Luz y tinieblas. Uno de los binomios antitéticos que caracterizan el cuarto evangelio. Pero en Juan -al contrario de lo que ocurre en el mundo circundante- la antítesis no indica las dos partes integrantes de un dualismo absoluto, metafísico. Debe  hablarse,  más  bien,  de un dualismo moral.  Porque,  de hecho, la antítesis -no recogida en el pasaje del evangelio que hoy comentamos; se halla en el versículo siguiente al que cierra la unidad literaria de hoy- es utilizada para describir la decisión ante la que es  colocada todo hombre: decisión por Dios o contra él. Una actitud de decisión que se halla en la raíz misma de la misión de Jesús (puede verse el texto de 8,12).

 

La presencia de Jesús divide inevitablemente a los hombres en dos grupos: los que vienen a la luz, porque se deciden por Dios y por su Enviado, y los que prefieren las tinieblas, aquellos que rechazan o dejan al margen a Dios y a su Enviado. Y esta actitud, como hemos visto y leemos en el texto del evangelio de hoy, es la que decide la suerte del hombre.

 

La segunda lectura ha sido considerada, a veces, como una fórmula litúrgica aplicable al final de cualquier unidad literaria (segunda lectura).
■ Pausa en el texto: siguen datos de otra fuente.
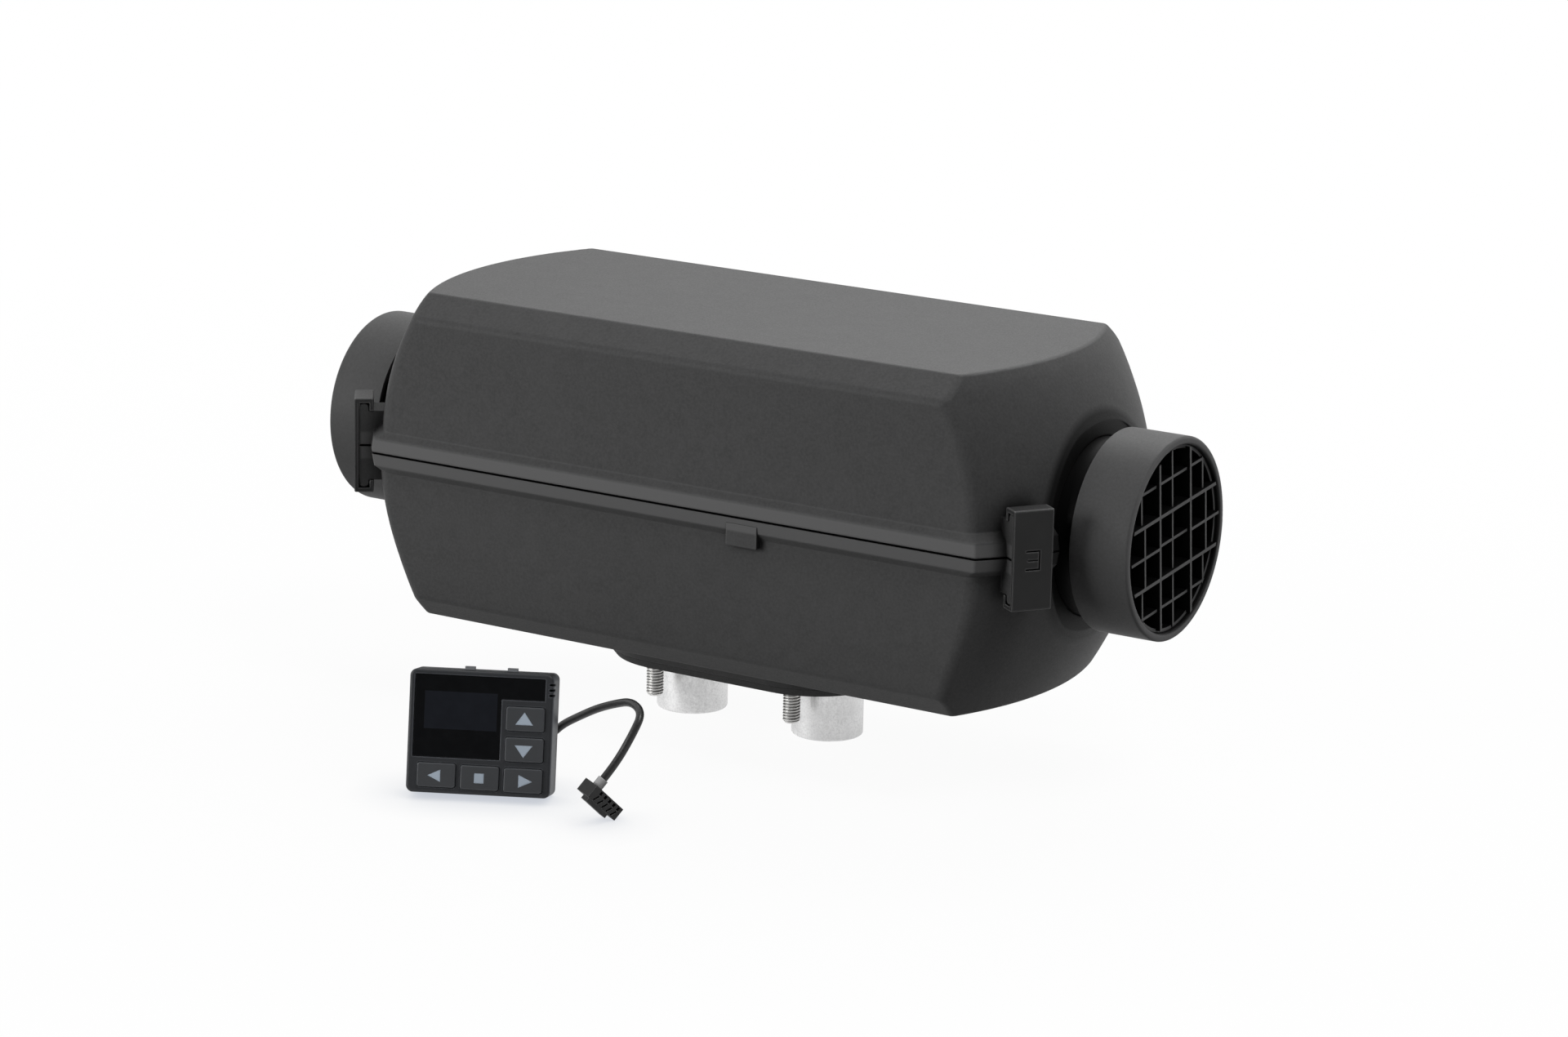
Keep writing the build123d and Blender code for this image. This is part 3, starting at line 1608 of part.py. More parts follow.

Estaría suficientemente justificado considerarla así. No obstante, creemos que, al final de la carta, lo que hace Pablo es abrir su corazón recurriendo para ello a su experiencia personal: su experiencia de Dios a través de Cristo. Por eso lo primero que menciona es la gracia de Cristo. La comunión del Espíritu Santo se refiere a la participación de los creyentes en él. La doctrina de la Trinidad es la doctrina de Dios expresada en la vida terrena de Cristo e iluminada desde la luz del Espíritu gracias a la cual  se pone de relieve  la paternidad divina o a Dios como Padre (Rm 8,7ss.15ss).